→ BRIEF:
Copy out the data below verbatim.

→ INFORMATION PROVIDED:
● ● ●
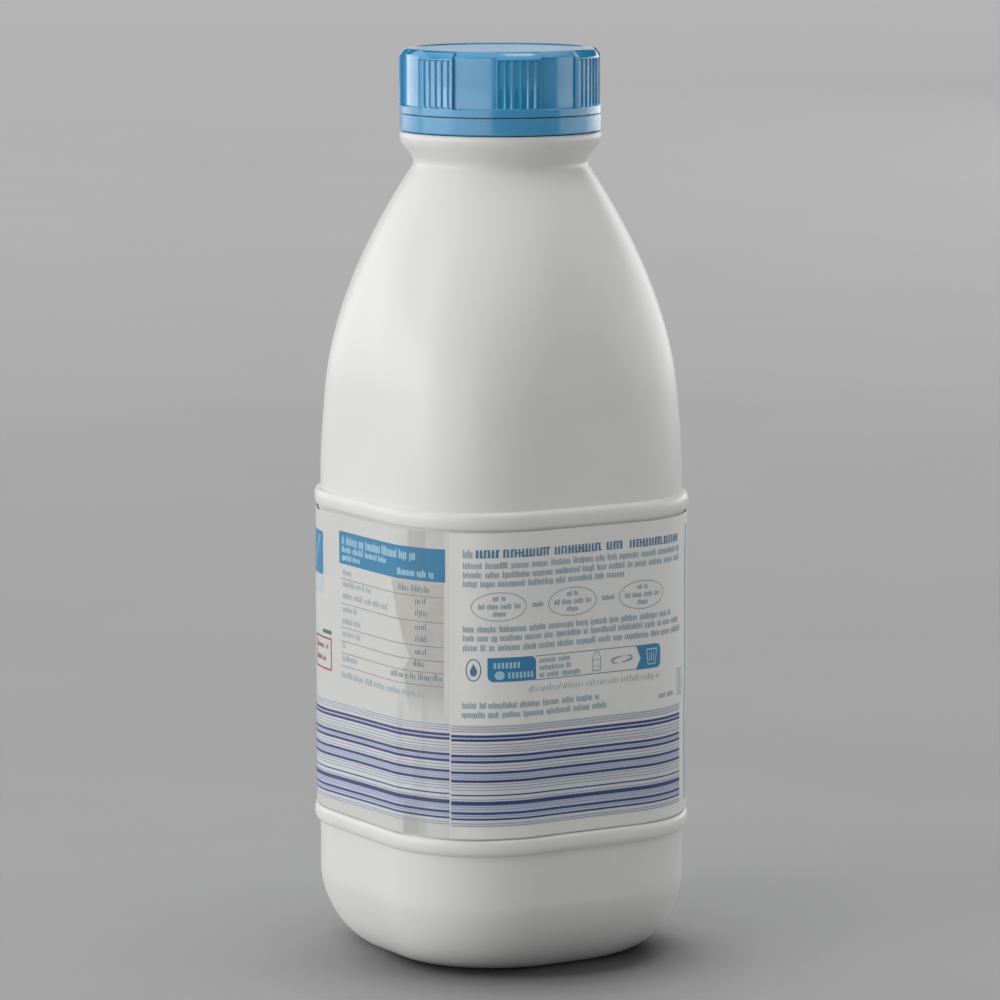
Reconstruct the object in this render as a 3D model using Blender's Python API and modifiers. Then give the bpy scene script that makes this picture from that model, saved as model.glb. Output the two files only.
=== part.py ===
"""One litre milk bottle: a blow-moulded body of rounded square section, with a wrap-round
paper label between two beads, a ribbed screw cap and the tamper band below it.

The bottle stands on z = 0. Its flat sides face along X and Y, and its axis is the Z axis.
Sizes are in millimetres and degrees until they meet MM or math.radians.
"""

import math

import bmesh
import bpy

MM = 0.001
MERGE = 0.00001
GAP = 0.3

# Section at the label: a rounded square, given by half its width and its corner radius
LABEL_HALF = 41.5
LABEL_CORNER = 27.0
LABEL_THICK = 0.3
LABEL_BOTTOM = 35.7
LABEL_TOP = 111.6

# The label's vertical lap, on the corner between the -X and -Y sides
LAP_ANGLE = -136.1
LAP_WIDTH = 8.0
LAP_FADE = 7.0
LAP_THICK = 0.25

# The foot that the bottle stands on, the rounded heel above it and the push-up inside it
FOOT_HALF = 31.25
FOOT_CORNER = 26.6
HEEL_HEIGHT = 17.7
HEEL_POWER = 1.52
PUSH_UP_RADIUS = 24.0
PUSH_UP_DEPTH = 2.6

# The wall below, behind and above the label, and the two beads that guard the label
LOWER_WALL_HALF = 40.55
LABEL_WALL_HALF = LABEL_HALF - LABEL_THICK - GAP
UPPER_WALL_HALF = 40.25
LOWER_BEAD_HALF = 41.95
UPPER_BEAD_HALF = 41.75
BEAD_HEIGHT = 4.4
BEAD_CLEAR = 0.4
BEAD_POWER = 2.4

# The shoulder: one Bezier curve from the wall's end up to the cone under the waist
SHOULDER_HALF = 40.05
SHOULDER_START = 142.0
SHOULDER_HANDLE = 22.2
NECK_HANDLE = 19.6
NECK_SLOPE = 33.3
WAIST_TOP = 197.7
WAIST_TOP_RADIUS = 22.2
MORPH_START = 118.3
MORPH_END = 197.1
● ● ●
→ ANSWER TO THIS PROBLEM:
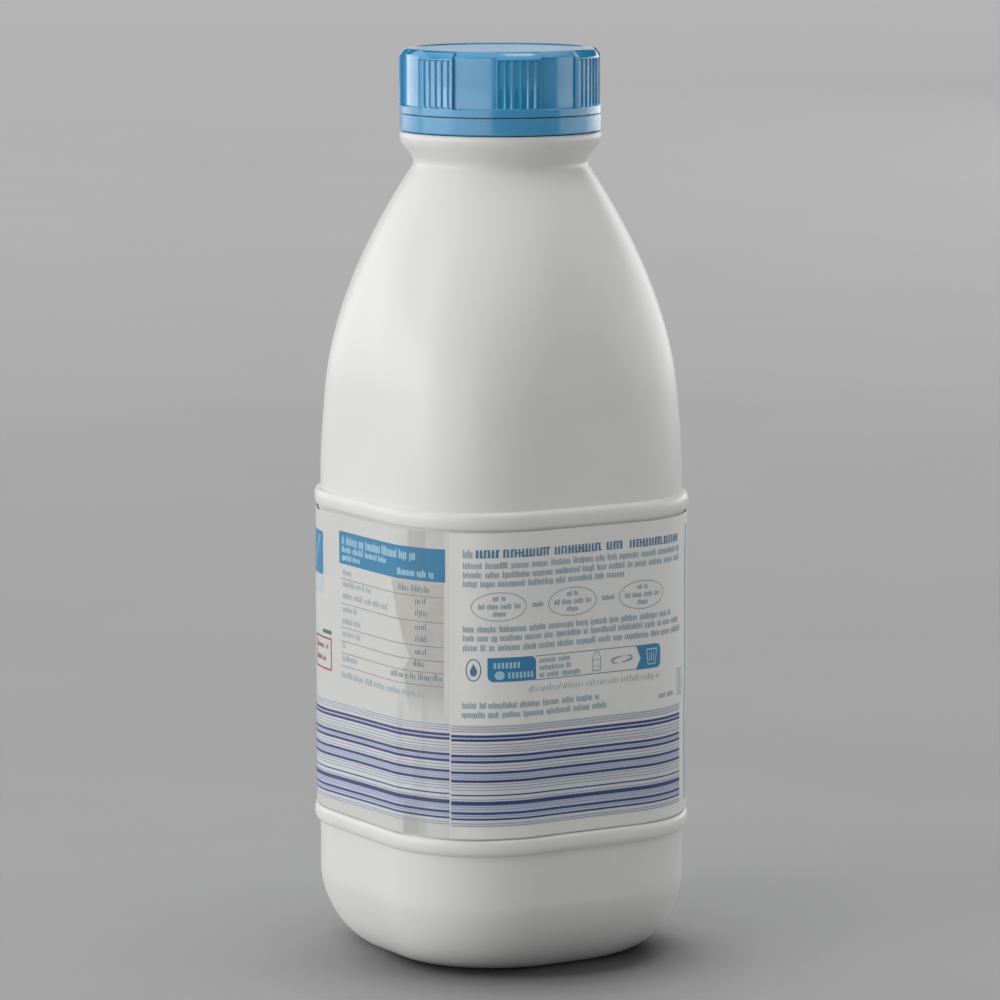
Reconstruct the object in this render as a 3D model using Blender's Python API and modifiers. Then give the bpy scene script that makes this picture from that model, saved as model.glb. Output the two files only.
=== part.py ===
"""One litre milk bottle: a blow-moulded body of rounded square section, with a wrap-round
paper label between two beads, a ribbed screw cap and the tamper band below it.

The bottle stands on z = 0. Its flat sides face along X and Y, and its axis is the Z axis.
Sizes are in millimetres and degrees until they meet MM or math.radians.
"""

import math

import bmesh
import bpy

MM = 0.001
MERGE = 0.00001
GAP = 0.3

# Section at the label: a rounded square, given by half its width and its corner radius
LABEL_HALF = 41.5
LABEL_CORNER = 27.0
LABEL_THICK = 0.3
LABEL_BOTTOM = 35.7
LABEL_TOP = 111.6

# The label's vertical lap, on the corner between the -X and -Y sides
LAP_ANGLE = -136.1
LAP_WIDTH = 8.0
LAP_FADE = 7.0
LAP_THICK = 0.25

# The foot that the bottle stands on, the rounded heel above it and the push-up inside it
FOOT_HALF = 31.25
FOOT_CORNER = 26.6
HEEL_HEIGHT = 17.7
HEEL_POWER = 1.52
PUSH_UP_RADIUS = 24.0
PUSH_UP_DEPTH = 2.6

# The wall below, behind and above the label, and the two beads that guard the label
LOWER_WALL_HALF = 40.55
LABEL_WALL_HALF = LABEL_HALF - LABEL_THICK - GAP
UPPER_WALL_HALF = 40.25
LOWER_BEAD_HALF = 41.95
UPPER_BEAD_HALF = 41.75
BEAD_HEIGHT = 4.4
BEAD_CLEAR = 0.4
BEAD_POWER = 2.4

# The shoulder: one Bezier curve from the wall's end up to the cone under the waist
SHOULDER_HALF = 40.05
SHOULDER_START = 142.0
SHOULDER_HANDLE = 22.2
NECK_HANDLE = 19.6
NECK_SLOPE = 33.3
WAIST_TOP = 197.7
WAIST_TOP_RADIUS = 22.2
MORPH_START = 118.3
MORPH_END = 197.1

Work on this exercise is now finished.